Key Takeaways:
- Silver price is on the rise amidst expectations of aggressive rate cuts by the Fed.
- Weak US manufacturing and labor market data have fueled bets on further interest rate cuts.
- The likelihood of a 50 basis points rate cut by the Fed has increased to 41.0% according to the CME FedWatch Tool.
- Traders are awaiting key economic data releases to gauge the potential size of the rate cut.
Silver Price Continues to Rise
Silver price (XAG/USD) continues to gain ground for the second consecutive session, trading around $28.40 per troy ounce during Thursday’s European hours. The non-yielding assets like Silver could advance further as weak US manufacturing and labor market data spurred bets that the Federal Reserve will cut interest rates more aggressively to avert an economic downturn.
US Economic Data Impact
July’s US JOLTS Job Openings came in below expectations, signaling a further slowdown in the labor market. Additionally, the ISM Manufacturing PMI showed that factory activity contracted for the fifth straight month.
According to the CME FedWatch Tool, markets are fully anticipating at least a 25 basis point (bps) rate cut by the Federal Reserve at its September meeting. The likelihood of a 50 bps rate cut has risen to 41.0%, up from 34.0% a week ago.
Upcoming Economic Data
Traders now await US ISM Services PMI and Initial Jobless Claims scheduled to be released on Thursday. Attention will shift to Friday’s US Nonfarm Payrolls (NFP) to gain more cues on the potential size of an expected rate cut by the Fed this month.
Fed Comments on Rate Cut
Atlanta Federal Reserve President Raphael Bostic said on Wednesday that the Fed is in a favorable position but added that they must not maintain a restrictive policy stance for too long, per Reuters. FXStreet’s FedTracker, which gauges the tone of Fed officials’ speeches on a dovish-to-hawkish scale from 0 to 10 using a custom AI model, rated Bostic’s words as neutral with a score of 4.6.
Silver FAQs
Silver is a precious metal highly traded among investors. It has been historically used as a store of value and a medium of exchange. Although less popular than Gold, traders may turn to Silver to diversify their investment portfolio, for its intrinsic value, or as a potential hedge during high-inflation periods. Investors can buy physical Silver, in coins or in bars, or trade it through vehicles such as Exchange Traded Funds, which track its price on international markets.

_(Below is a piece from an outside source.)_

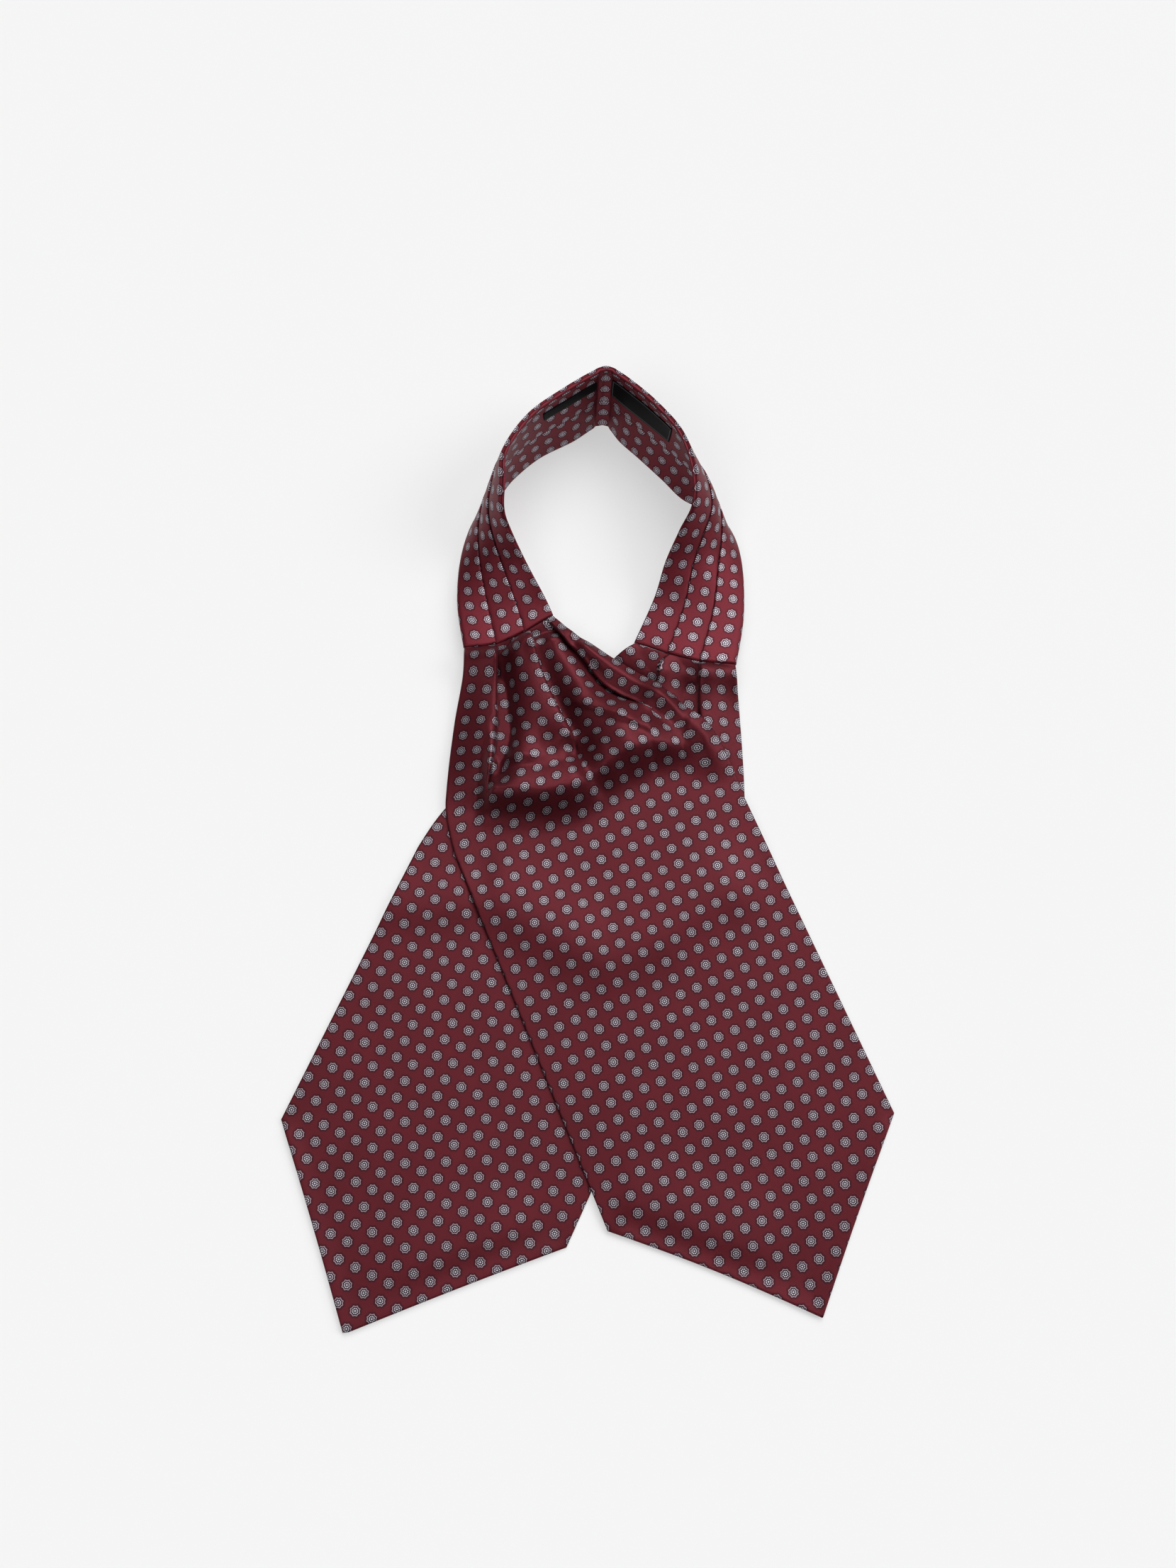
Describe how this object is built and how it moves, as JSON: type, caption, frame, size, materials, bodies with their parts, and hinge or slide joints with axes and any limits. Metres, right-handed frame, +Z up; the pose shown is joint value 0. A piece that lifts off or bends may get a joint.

Factors Affecting Silver Prices
Silver prices can move due to a wide range of factors. Geopolitical instability or fears of a deep recession can make Silver price escalate due to its safe-haven status, although to a lesser extent than Gold’s. As a yieldless asset, Silver tends to rise with lower interest rates. Its moves also depend on how the US Dollar (USD) behaves as the asset is priced in dollars (XAG/USD). A strong Dollar tends to keep the price of Silver at bay, whereas a weaker Dollar is likely to propel prices up. Other factors such as investment demand, mining supply – Silver is much more abundant than Gold – and recycling rates can also affect prices.
Industrial Use and Demand Influences
Silver is widely used in industry, particularly in sectors such as electronics or solar energy, as it has one of the highest electric conductivity of all metals – more than Copper and Gold. A surge in demand can increase prices, while a decline tends to lower them. Dynamics in the US, Chinese, and Indian economies can also contribute to price swings: for the US and particularly China, their big industrial sectors use Silver in various processes; in India, consumers’ demand for the precious metal for jewelry also plays a key role in setting prices.

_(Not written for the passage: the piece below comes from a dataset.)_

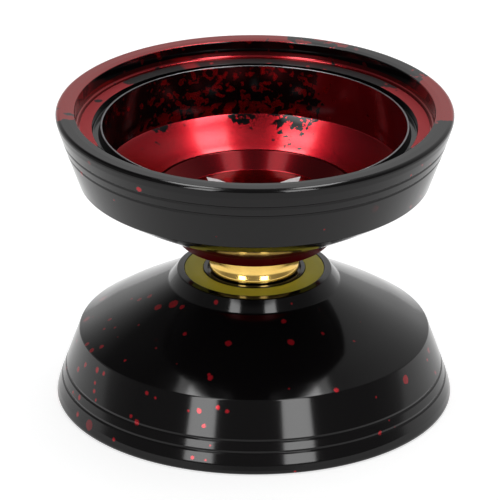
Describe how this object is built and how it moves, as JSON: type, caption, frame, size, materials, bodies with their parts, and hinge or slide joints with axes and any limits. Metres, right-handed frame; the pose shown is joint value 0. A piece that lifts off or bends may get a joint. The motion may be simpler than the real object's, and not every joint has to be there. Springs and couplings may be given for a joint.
{
  "type": "ball-bearing yo-yo",
  "caption": "Turned aluminium ball-bearing yo-yo with deep cupped halves, a concave centre bearing and silicone response pads, standing on one rim.",
  "frame": {"origin": "centre of the bearing, half-way between the two halves on the spin axis", "axes": "+Z along the spin axis, from the lower half to the upper half; X and Y are any two radial directions"},
  "size_m": [0.056, 0.056, 0.0434],
  "materials": {
    "splash_anodised": "gloss black anodising splashed with translucent red",
    "gold_plated": "polished gold-coloured plating",
    "bearing_steel": "ground and polished steel",
    "axle_steel": "plain stainless steel with rolled thread",
    "shield_steel": "satin pressed steel",
    "pad_silicone": "matte silicone, olive mustard",
    "cage_nylon": "natural moulded nylon"
  },
  "bodies": {
    "lower_side": {"lower_half": "splash_anodised", "response_pad_lower": "pad_silicone", "axle": "axle_steel", "bearing_inner_race": "bearing_steel"},
    "upper_side": {"upper_half": "splash_anodised", "response_pad_upper": "pad_silicone"},
    "outer_race": {"bearing_outer_race": "gold_plated", "bearing_shield_lower": "shield_steel", "bearing_shield_upper": "shield_steel", "shield_circlip_lower": "shield_steel", "shield_circlip_upper": "shield_steel"},
    "cage": {"ball_cage": "cage_nylon"},
    "ball_1": {"bearing_ball_1": "bearing_steel"},
    "ball_2": {"bearing_ball_2": "bearing_steel"},
    "ball_3": {"bearing_ball_3": "bearing_steel"},
    "ball_4": {"bearing_ball_4": "bearing_steel"},
    "ball_5": {"bearing_ball_5": "bearing_steel"},
    "ball_6": {"bearing_ball_6": "bearing_steel"},
    "ball_7": {"bearing_ball_7": "bearing_steel"},
    "ball_8": {"bearing_ball_8": "bearing_steel"}
  },
  "joints": [
    {"name": "bearing_spin", "type": "hinge", "parent": "lower_side", "child": "outer_race", "pos_m": [0, 0, 0], "axis": [0, 0, 1], "continuous": true},
    {"name": "cage_spin", "type": "hinge", "parent": "lower_side", "child": "cage", "pos_m": [0, 0, 0], "axis": [0, 0, 1], "continuous": true},
    {"name": "ball_1_roll", "type": "hinge", "parent": "cage", "child": "ball_1", "pos_m": [0.00476, 0, 0], "axis": [0, 0, 1], "continuous": true},
    {"name": "ball_2_roll", "type": "hinge", "parent": "cage", "child": "ball_2", "pos_m": [0.00337, 0.00337, 0], "axis": [0, 0, 1], "continuous": true},
    {"name": "ball_3_roll", "type": "hinge", "parent": "cage", "child": "ball_3", "pos_m": [0, 0.00476, 0], "axis": [0, 0, 1], "continuous": true},
    {"name": "ball_4_roll", "type": "hinge", "parent": "cage", "child": "ball_4", "pos_m": [-0.00337, 0.00337, 0], "axis": [0, 0, 1], "continuous": true},
    {"name": "ball_5_roll", "type": "hinge", "parent": "cage", "child": "ball_5", "pos_m": [-0.00476, 0, 0], "axis": [0, 0, 1], "continuous": true},
    {"name": "ball_6_roll", "type": "hinge", "parent": "cage", "child": "ball_6", "pos_m": [-0.00337, -0.00337, 0], "axis": [0, 0, 1], "continuous": true},
    {"name": "ball_7_roll", "type": "hinge", "parent": "cage", "child": "ball_7", "pos_m": [0, -0.00476, 0], "axis": [0, 0, 1], "continuous": true},
    {"name": "ball_8_roll", "type": "hinge", "parent": "cage", "child": "ball_8", "pos_m": [0.00337, -0.00337, 0], "axis": [0, 0, 1], "continuous": true},
    {"name": "upper_half_unscrewed", "type": "slide", "parent": "lower_side", "child": "upper_side", "axis": [0, 0, 1], "range_m": [0, 0.016]}
  ],
  "couplings": [
    {"joint": "cage_spin", "follows": "bearing_spin", "ratio": 0.58336},
    {"joint": "ball_1_roll", "follows": "bearing_spin", "ratio": 2.9157},
    {"joint": "ball_2_roll", "follows": "bearing_spin", "ratio": 2.9157},
    {"joint": "ball_3_roll", "follows": "bearing_spin", "ratio": 2.9157},
    {"joint": "ball_4_roll", "follows": "bearing_spin", "ratio": 2.9157},
    {"joint": "ball_5_roll", "follows": "bearing_spin", "ratio": 2.9157},
    {"joint": "ball_6_roll", "follows": "bearing_spin", "ratio": 2.9157},
    {"joint": "ball_7_roll", "follows": "bearing_spin", "ratio": 2.9157},
    {"joint": "ball_8_roll", "follows": "bearing_spin", "ratio": 2.9157}
  ]
}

Relationship with Gold and Price Movements
Silver prices tend to follow Gold’s moves. When Gold prices rise, Silver typically follows suit, as their status as safe-haven assets is similar. The Gold/Silver ratio, which shows the number of ounces of Silver needed to equal the value of one ounce of Gold, may help to determine the relative valuation between both metals. Some investors may consider a high ratio as an indicator that Silver is undervalued, or Gold is overvalued. On the contrary, a low ratio might suggest that Gold is undervalued relative to Silver.